* Challenge
Narrow the data below down to the lines containing "with".

* Given data
BEGIN

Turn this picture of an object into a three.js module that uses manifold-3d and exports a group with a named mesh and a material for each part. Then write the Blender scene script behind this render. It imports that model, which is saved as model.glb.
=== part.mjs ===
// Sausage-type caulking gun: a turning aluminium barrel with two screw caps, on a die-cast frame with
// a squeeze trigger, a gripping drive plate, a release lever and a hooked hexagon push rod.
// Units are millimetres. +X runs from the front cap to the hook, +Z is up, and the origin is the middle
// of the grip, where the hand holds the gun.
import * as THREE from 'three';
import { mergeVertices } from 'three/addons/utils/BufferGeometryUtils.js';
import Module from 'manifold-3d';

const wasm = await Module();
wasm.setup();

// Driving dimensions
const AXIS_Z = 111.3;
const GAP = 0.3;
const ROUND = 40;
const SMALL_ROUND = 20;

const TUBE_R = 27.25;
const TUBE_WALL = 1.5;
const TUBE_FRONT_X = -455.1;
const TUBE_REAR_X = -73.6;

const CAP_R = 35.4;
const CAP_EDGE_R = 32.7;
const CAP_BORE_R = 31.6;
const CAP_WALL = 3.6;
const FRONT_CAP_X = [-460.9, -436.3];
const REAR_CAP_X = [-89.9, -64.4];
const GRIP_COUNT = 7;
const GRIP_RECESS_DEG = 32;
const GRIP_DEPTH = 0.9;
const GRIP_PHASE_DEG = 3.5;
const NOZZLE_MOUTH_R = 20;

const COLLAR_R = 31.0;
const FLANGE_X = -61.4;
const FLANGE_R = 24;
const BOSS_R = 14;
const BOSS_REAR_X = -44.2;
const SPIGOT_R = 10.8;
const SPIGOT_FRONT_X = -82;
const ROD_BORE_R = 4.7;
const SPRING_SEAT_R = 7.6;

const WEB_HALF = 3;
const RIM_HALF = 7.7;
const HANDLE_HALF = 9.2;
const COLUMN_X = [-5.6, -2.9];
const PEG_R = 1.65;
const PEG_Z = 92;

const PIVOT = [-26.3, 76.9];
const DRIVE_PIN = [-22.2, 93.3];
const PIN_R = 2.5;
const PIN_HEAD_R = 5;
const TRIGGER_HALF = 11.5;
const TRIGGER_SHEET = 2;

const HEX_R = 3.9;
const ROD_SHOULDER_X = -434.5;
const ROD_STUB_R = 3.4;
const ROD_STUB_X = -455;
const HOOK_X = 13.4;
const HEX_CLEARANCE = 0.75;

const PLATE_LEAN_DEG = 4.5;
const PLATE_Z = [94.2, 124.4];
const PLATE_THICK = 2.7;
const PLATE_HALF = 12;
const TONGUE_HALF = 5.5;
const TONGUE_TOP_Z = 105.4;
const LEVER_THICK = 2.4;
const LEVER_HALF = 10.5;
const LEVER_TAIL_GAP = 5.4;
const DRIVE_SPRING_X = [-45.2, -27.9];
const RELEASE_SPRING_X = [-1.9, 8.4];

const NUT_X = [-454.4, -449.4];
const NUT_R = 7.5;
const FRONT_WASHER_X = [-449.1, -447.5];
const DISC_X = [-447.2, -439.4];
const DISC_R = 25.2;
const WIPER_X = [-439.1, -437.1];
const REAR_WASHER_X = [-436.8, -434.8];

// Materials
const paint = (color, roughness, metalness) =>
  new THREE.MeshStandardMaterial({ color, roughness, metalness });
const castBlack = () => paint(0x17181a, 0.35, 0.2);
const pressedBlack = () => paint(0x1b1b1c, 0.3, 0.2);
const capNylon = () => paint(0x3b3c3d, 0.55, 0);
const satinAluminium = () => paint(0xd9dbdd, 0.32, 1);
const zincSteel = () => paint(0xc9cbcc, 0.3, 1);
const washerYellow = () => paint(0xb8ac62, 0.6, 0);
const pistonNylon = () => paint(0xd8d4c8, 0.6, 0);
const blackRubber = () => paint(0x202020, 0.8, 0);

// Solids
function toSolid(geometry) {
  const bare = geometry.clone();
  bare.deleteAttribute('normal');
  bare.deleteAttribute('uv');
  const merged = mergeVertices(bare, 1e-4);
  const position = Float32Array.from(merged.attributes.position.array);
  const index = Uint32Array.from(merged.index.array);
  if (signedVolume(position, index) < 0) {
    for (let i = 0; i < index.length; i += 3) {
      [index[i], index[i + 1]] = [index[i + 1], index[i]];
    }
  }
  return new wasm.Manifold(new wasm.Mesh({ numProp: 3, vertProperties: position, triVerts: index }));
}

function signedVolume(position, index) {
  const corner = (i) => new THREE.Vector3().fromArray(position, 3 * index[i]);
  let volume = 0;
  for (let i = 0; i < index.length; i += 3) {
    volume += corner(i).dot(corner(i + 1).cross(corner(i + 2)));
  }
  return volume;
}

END

* Task output
Turn this picture of an object into a three.js module that uses manifold-3d and exports a group with a named mesh and a material for each part. Then write the Blender scene script behind this render. It imports that model, which is saved as model.glb.
// Sausage-type caulking gun: a turning aluminium barrel with two screw caps, on a die-cast frame with